New guy to the forum from Johnston County, NC. I just purchased a slightly used Mathews Drenalin last week. It did not come with sights, arrows, quiver or release, any suggestions? Plan on doing some turkey and deer hunting with it. I will appreciate any help.

Thanks,
Hunter


----------



## Dthbyhoyt (Dec 4, 2004)

:welcome: 2 ArcheryTalk


From Hoke County , NC


----------



## Tim Roberts (Jul 13, 2002)

:wav: :yo: *G'day.*







to *Archery Talk* Hunter. Have fun here.


----------



## swampfrogg (Jun 29, 2007)




----------



## Springhill (Oct 30, 2007)

Welcome to AT and Archery, you are gonna love it !!!


----------



## stans806 (Sep 5, 2008)

Take your bow to a local pro shop and let them help you with attachments.

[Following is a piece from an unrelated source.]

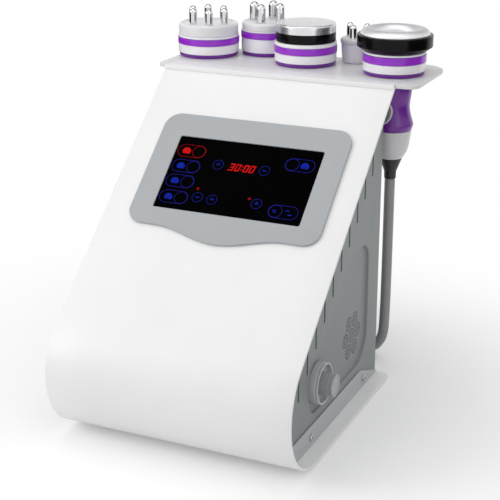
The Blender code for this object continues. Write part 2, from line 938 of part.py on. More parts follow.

Good luck and welcome to the forum.


----------



## Double S (Mar 30, 2008)

Welcome to AT.


----------



## tnt1960 (Apr 1, 2009)

Welcome to AT and the great sport of archery!:welcome:


----------



## smurphysgirl (Mar 6, 2007)

Welcome to AT! Happy shooting!
*X*---------------------------:archer:


----------



## trophyhunter20 (Nov 1, 2007)

welcome to at.


----------



## xshot1 (Apr 22, 2009)

Welcome to AT


----------



## paintedman (Aug 26, 2004)

Welcome :darkbeer:


----------



## Scott07/OH (Feb 9, 2009)

Welcome to AT!!! Head to your local proshop, they will hook you up.


----------